Abstract
The oxidation of sulfide minerals such as pyrite present in waste rock results in elevated sulfate, enhanced metal loadings and in many cases low pH conditions. Recently, many mines have opened in remote areas, including regions subject to permafrost conditions. In these regions, freeze-thaw cycles and the possible development of permafrost in mine waste add to the complexity of weathering processes, drainage volumes and mass loadings. To assess weathering in these waste rock piles, the reactive transport code MIN3P-HPC has been enhanced by implementing constitutive relationships related to freeze-thaw cycles that control flow patterns, solute transport, generation and transport of heat, as well as geochemical reactions and their rates. Simulations of a hypothetical pyrite-rich waste rock pile placed onto natural permafrost were conducted under reference climate conditions.

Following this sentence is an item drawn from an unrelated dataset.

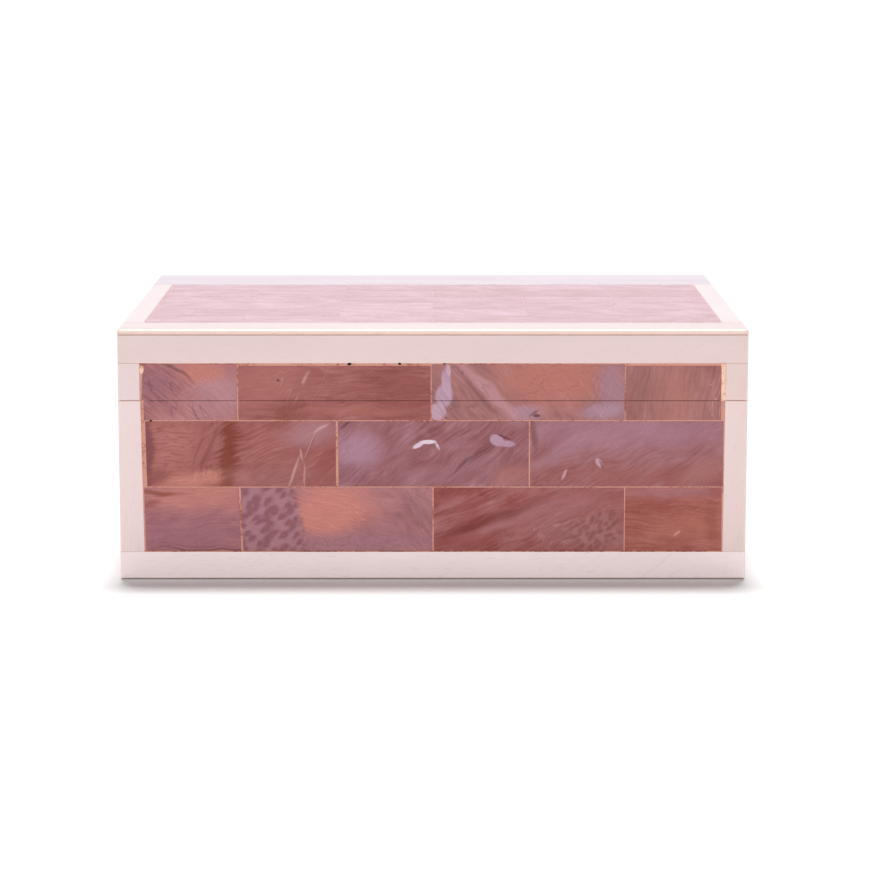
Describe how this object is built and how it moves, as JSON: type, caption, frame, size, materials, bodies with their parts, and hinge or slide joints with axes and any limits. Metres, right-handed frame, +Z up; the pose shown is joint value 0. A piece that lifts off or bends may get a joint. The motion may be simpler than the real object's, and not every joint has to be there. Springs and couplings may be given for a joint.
{
  "type": "inlaid wooden box",
  "caption": "Rectangular wooden box faced with pale bone strips and pink shell tiles, with a lid that swings up on two small brass stop hinges at the back.",
  "frame": {"origin": "middle of the bounding box at the height of the table; the front face and the hinge heels are equally far from it", "axes": "+X to the right seen from the front, +Y towards the hinges at the back, +Z up"},
  "size_m": [0.254, 0.206, 0.1025],
  "materials": {
    "wood": "matte",
    "bone": "satin",
    "shell": "polished",
    "brass": "satin",
    "screw_steel": "satin",
    "velvet": "matte",
    "felt": "matte"
  },
  "bodies": {
    "body": {"body_front_wall": "wood", "body_back_wall": "wood", "body_left_wall": "wood", "body_right_wall": "wood", "body_base_panel": "wood", "body_front_rail": "bone", "body_front_left_stile": "bone", "body_front_right_stile": "bone", "body_back_border": "bone", "body_left_border": "bone", "body_right_border": "bone", "front_lower_tile_1": "shell", "front_lower_tile_2": "shell", "front_lower_tile_3": "shell", "front_lower_tile_4": "shell", "front_middle_tile_1": "shell", "front_middle_tile_2": "shell", "front_middle_tile_3": "shell", "body_front_upper_tiles": "shell", "body_back_tile_field": "shell", "body_left_tile_field": "shell", "body_right_tile_field": "shell", "left_hinge_body_leaf": "brass", "left_hinge_pin": "brass", "right_hinge_body_leaf": "brass", "right_hinge_pin": "brass", "left_hinge_body_screw_1": "screw_steel", "left_hinge_body_screw_2": "screw_steel", "right_hinge_body_screw_1": "screw_steel", "right_hinge_body_screw_2": "screw_steel", "body_wall_lining": "velvet", "body_floor_pad": "velvet", "base_felt": "felt"},
    "lid": {"lid_front_wall": "wood", "lid_back_wall": "wood", "lid_left_wall": "wood", "lid_right_wall": "wood", "lid_top_panel": "wood", "lid_front_rail": "bone", "lid_front_left_stile": "bone", "lid_front_right_stile": "bone", "lid_back_border": "bone", "lid_left_border": "bone", "lid_right_border": "bone", "top_front_strip": "bone", "top_back_strip": "bone", "top_left_strip": "bone", "top_right_strip": "bone", "lid_front_upper_tiles": "shell", "lid_back_tile_field": "shell", "lid_left_tile_field": "shell", "lid_right_tile_field": "shell", "top_tile_field": "shell", "left_hinge_lid_leaf": "brass", "right_hinge_lid_leaf": "brass", "left_hinge_lid_screw_1": "screw_steel", "left_hinge_lid_screw_2": "screw_steel", "right_hinge_lid_screw_1": "screw_steel", "right_hinge_lid_screw_2": "screw_steel", "lid_lining": "velvet"}
  },
  "joints": [
    {"name": "lid_hinge", "type": "hinge", "parent": "body", "child": "lid", "pos_m": [0, 0.10059, 0.0735], "axis": [-1, 0, 0], "range_deg": [0, 100]}
  ]
}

Additionally, the effect of a warming climate was also studied through a sensitivity analysis. The simulation results indicate a potentially strong coupled effect of sulfide mineral weathering rates and a warming climate on the evolution and persistence of permafrost within waste rock piles and the release of acidic drainage. For relatively low sulfide mineral oxidation rates, the simulations indicate that permafrost can develop within waste rock piles, even under warming climate conditions. However, the results for low reactivity also show that mass loadings can increase by >50% in response to a slight warming of climate (3°C), relative to reference climate conditions. For the chosen reference reaction rates, permafrost develops under reference climate conditions in the simulated waste rock pile; however, permafrost cannot be maintained for a marginally warmer climate, leading to internal heating of the pile and substantially increased production of acidic drainage (>550%). For high reaction rates, the simulations suggest that internal heating takes place irrespective of climate conditions. Evaluation of thermal covers indicates that significant reductions of mass loadings can be achieved for piles with low and reference reactivity (91–99% in comparison to uncovered piles), but also suggest that thermal covers can be ineffective for piles with high sulfide content and reactivity. Together, these simulations provide insights into the complex interactions controlling waste rock weathering in cold-region climates.
Highlights
Mining activities can produce large amounts of waste rock which is commonly stored at the surface in partially water-saturated, porous stockpiles (Amos et al, 2012)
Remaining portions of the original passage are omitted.